Return all of the data exactly as given.

►

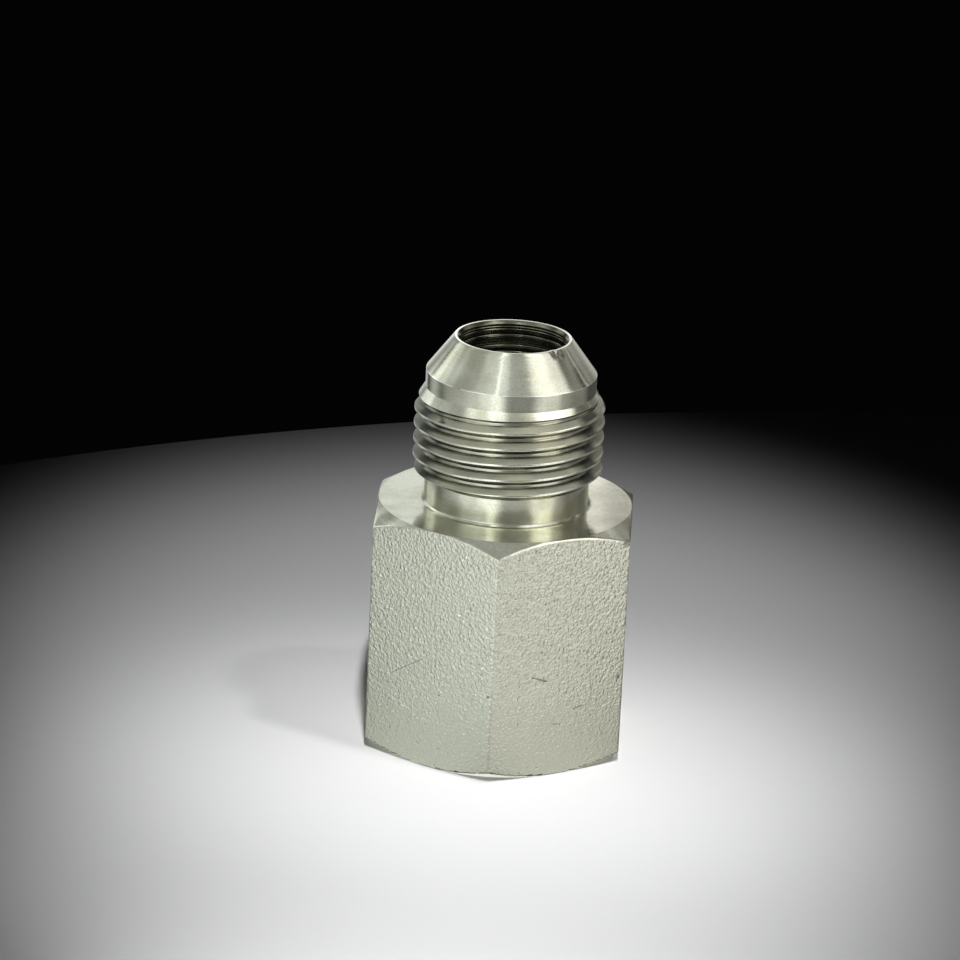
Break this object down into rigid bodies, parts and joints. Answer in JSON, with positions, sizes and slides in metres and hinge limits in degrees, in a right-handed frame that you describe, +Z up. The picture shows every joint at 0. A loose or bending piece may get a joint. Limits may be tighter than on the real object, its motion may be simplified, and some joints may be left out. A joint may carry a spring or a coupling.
{
  "type": "straight hydraulic adapter",
  "caption": "Straight hydraulic adapter: a 37 degree flare nose with an outside thread above a hexagon body with an inside-threaded port in its base.",
  "frame": {"origin": "centre of the base face, at the mouth of the threaded port", "axes": "+Z up the axis of the bore towards the flare nose; one corner of the hexagon points to -Y, so two flats face +X and -X"},
  "size_m": [0.0254, 0.0294, 0.0417],
  "materials": {
    "plated_steel": "plated, bright where it is turned, matt and grainy on the hexagon's flats"
  },
  "bodies": {
    "root": {"adapter_body": "plated_steel"}
  },
  "joints": []
}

◄

* [SOLUTION TO THIS EXERCISE]:
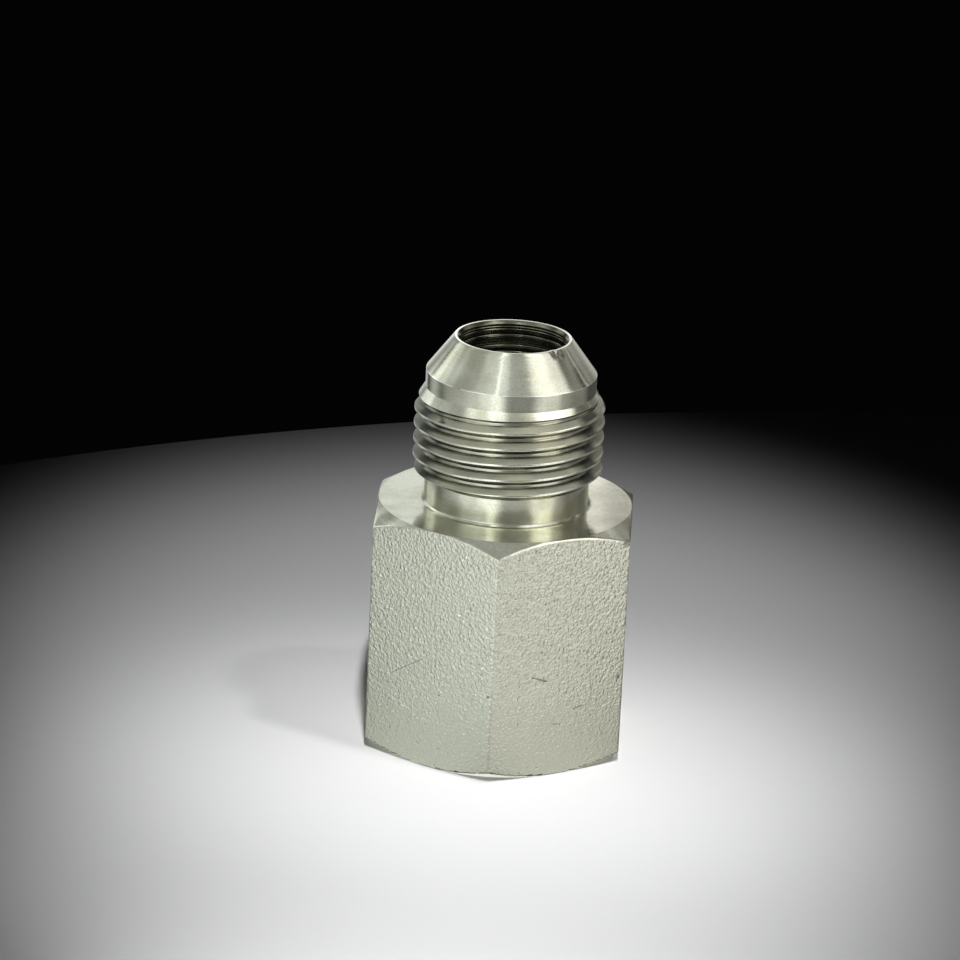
Break this object down into rigid bodies, parts and joints. Answer in JSON, with positions, sizes and slides in metres and hinge limits in degrees, in a right-handed frame that you describe, +Z up. The picture shows every joint at 0. A loose or bending piece may get a joint. Limits may be tighter than on the real object, its motion may be simplified, and some joints may be left out. A joint may carry a spring or a coupling.
{
  "type": "straight hydraulic adapter",
  "caption": "Straight hydraulic adapter: a 37 degree flare nose with an outside thread above a hexagon body with an inside-threaded port in its base.",
  "frame": {"origin": "centre of the base face, at the mouth of the threaded port", "axes": "+Z up the axis of the bore towards the flare nose; one corner of the hexagon points to -Y, so two flats face +X and -X"},
  "size_m": [0.0254, 0.0294, 0.0417],
  "materials": {
    "plated_steel": "plated, bright where it is turned, matt and grainy on the hexagon's flats"
  },
  "bodies": {
    "root": {"adapter_body": "plated_steel"}
  },
  "joints": []
}